▸ **DO THIS**
Report only the number of lines holding "each".

+ + + + + + +

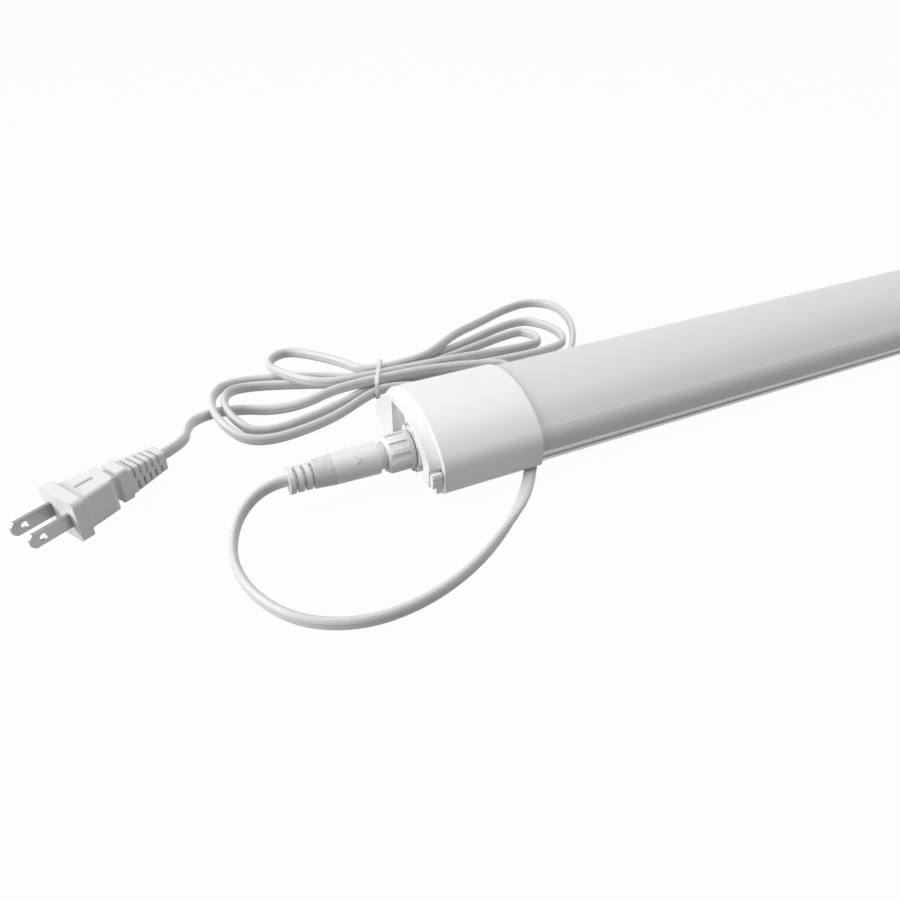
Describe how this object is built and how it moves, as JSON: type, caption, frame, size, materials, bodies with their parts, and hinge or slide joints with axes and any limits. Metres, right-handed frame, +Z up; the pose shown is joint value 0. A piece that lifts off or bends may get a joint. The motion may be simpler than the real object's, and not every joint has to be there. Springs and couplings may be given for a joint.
{
  "type": "hanging shop light",
  "caption": "Long white hanging LED shop light, diffuser up, lying on its sliding hanging clips, with a screw-on mains connector and a lead tied in loops.",
  "frame": {"origin": "middle of the light's length (without its lead) and width, on the surface that it lies on", "axes": "+X along the light, away from the lead's end; +Y across it, away from the viewer of the picture; +Z up, from the flat back to the crowned diffuser"},
  "size_m": [1.3585, 0.2182, 0.037],
  "materials": {
    "white_plastic": "satin",
    "aluminium": "satin",
    "diffuser": "frosted satin",
    "seal_rubber": "matte",
    "steel": "white painted sheet",
    "spring_steel": "bright",
    "board_white": "matte",
    "chip_yellow": "gloss",
    "board_green": "matte",
    "dark_plastic": "matte",
    "wire": "satin",
    "brass": "bright",
    "nickel": "satin nickel",
    "cord_white": "satin"
  },
  "bodies": {
    "housing": {"base_channel": "aluminium", "diffuser": "diffuser", "led_tray": "steel", "tray_screws": "steel", "led_board_near": "board_white", "led_board_far": "board_white", "led_chips": "chip_yellow", "board_link_wires": "wire", "driver_case": "dark_plastic", "driver_board": "board_green", "driver_transformer": "dark_plastic", "driver_input_capacitor": "dark_plastic", "driver_output_capacitor": "dark_plastic", "input_wires": "wire", "output_wires": "wire", "end_sleeve_near": "white_plastic", "end_sleeve_far": "white_plastic", "end_plug_near": "white_plastic", "end_plug_far": "white_plastic", "end_gasket_near": "seal_rubber", "end_gasket_far": "seal_rubber", "inlet_socket": "white_plastic", "inlet_pins": "brass", "inlet_seal": "seal_rubber", "inlet_back_nut": "steel", "connector_seal": "seal_rubber", "connector_body": "white_plastic", "connector_contacts": "brass", "plug_body": "white_plastic", "plug_blade_front": "nickel", "plug_blade_back": "nickel", "hank_tie": "cord_white", "cord_front_loop": "cord_white", "cord_plug_lead": "cord_white", "cord_hank": "cord_white"},
    "clip_near": {"hanging_clip_near": "spring_steel"},
    "clip_far": {"hanging_clip_far": "spring_steel"},
    "bail_near": {"hanging_bail_near": "spring_steel"},
    "bail_far": {"hanging_bail_far": "spring_steel"},
    "nut_carrier": {"nut_ring": "white_plastic"},
    "nut": {"coupling_nut": "white_plastic"}
  },
  "joints": [
    {"name": "clip_near_slide", "type": "slide", "parent": "housing", "child": "clip_near", "axis": [1, 0, 0], "range_m": [-0.155, 0.205]},
    {"name": "bail_near_swing", "type": "hinge", "parent": "clip_near", "child": "bail_near", "pos_m": [-0.275, 0, 0.0024], "axis": [0, 1, 0], "range_deg": [-6, 180]},
    {"name": "clip_far_slide", "type": "slide", "parent": "housing", "child": "clip_far", "axis": [1, 0, 0], "range_m": [-0.205, 0.262]},
    {"name": "bail_far_swing", "type": "hinge", "parent": "clip_far", "child": "bail_far", "pos_m": [0.275, 0, 0.0024], "axis": [0, -1, 0], "range_deg": [-6, 180]},
    {"name": "nut_slide", "type": "slide", "parent": "housing", "child": "nut_carrier", "axis": [-1, 0, 0], "range_m": [0, 0.003]},
    {"name": "nut_turn", "type": "hinge", "parent": "nut_carrier", "child": "nut", "pos_m": [-0.6015, -0.006, 0.0148], "axis": [-1, 0, 0], "range_deg": [0, 541]}
  ],
  "couplings": [
    {"joint": "nut_turn", "follows": "nut_slide", "rad_per_m": 3141.6}
  ]
}
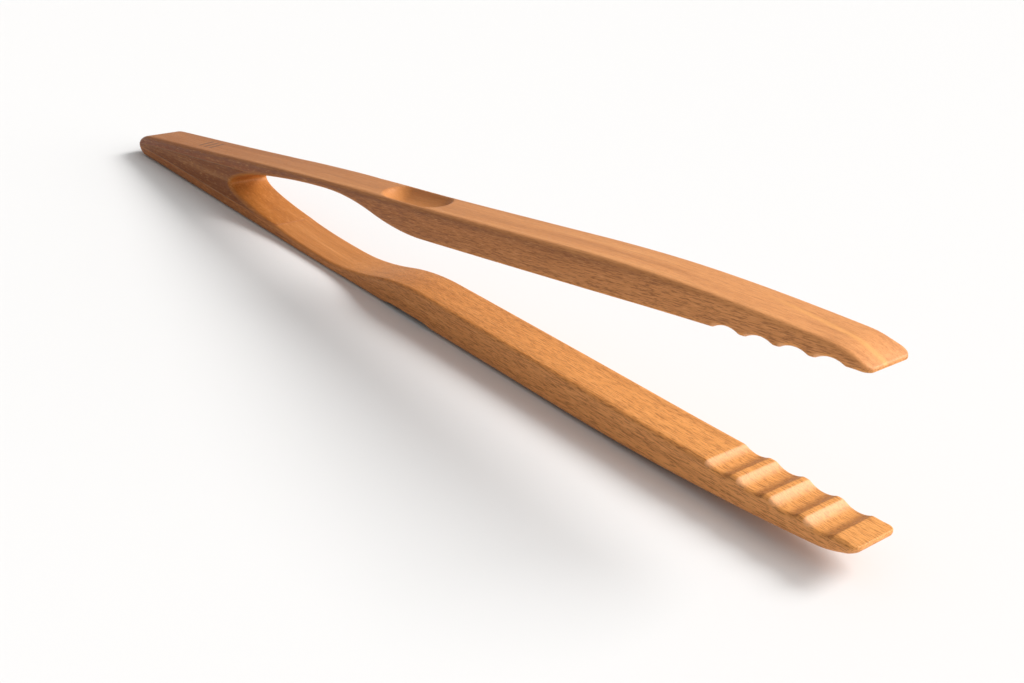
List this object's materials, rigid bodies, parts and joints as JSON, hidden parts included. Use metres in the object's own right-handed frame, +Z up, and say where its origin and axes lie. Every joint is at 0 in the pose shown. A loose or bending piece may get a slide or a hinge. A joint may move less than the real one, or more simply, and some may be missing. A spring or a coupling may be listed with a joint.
{
  "type": "spring loaded kitchen tongs",
  "caption": "Wooden spring tongs: two arms glued to a wedge, each with a thin flexing neck, a finger recess and a grooved jaw.",
  "frame": {"origin": "on the plane of the lower arm's flat outer face, below the middle of the tongs' length and width", "axes": "+X along the lower arm from the butt to the tips, +Y across the width, +Z up from the lower arm to the upper arm"},
  "size_m": [0.3, 0.0138, 0.0477],
  "materials": {
    "upper_arm_wood": "hand-rubbed oil, satin",
    "lower_arm_wood": "hand-rubbed oil, satin",
    "wedge_wood": "hand-rubbed oil, satin",
    "dried_glue": "dried, sanded flush"
  },
  "bodies": {
    "butt": {"wedge_block": "wedge_wood", "upper_glue_line": "dried_glue", "lower_glue_line": "dried_glue", "upper_heel": "upper_arm_wood", "lower_heel": "lower_arm_wood"},
    "upper_arm": {"upper_arm": "upper_arm_wood"},
    "lower_arm": {"lower_arm": "lower_arm_wood"}
  },
  "joints": [
    {"name": "upper_neck_bend", "type": "hinge", "parent": "butt", "child": "upper_arm", "pos_m": [-0.04386, 0, 0.021], "axis": [0, 1, 0], "range_deg": [0, 5.35], "stiffness_Nm_per_rad": 6.6},
    {"name": "lower_neck_bend", "type": "hinge", "parent": "butt", "child": "lower_arm", "pos_m": [-0.0424, 0, 0.00245], "axis": [0, -1, 0], "range_deg": [0, 5.35], "stiffness_Nm_per_rad": 6.6}
  ]
}
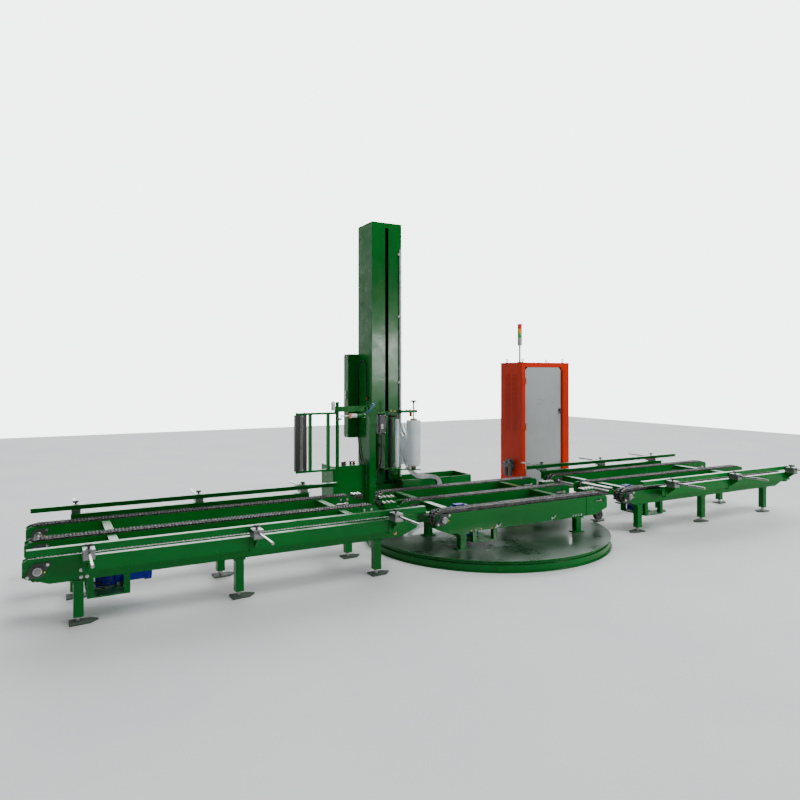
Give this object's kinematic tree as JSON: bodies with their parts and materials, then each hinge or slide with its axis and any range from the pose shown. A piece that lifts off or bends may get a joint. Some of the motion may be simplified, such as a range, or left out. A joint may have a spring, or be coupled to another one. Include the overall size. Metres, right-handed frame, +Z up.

+ + + + + + +

▸ **PROBLEM SOLUTION**
2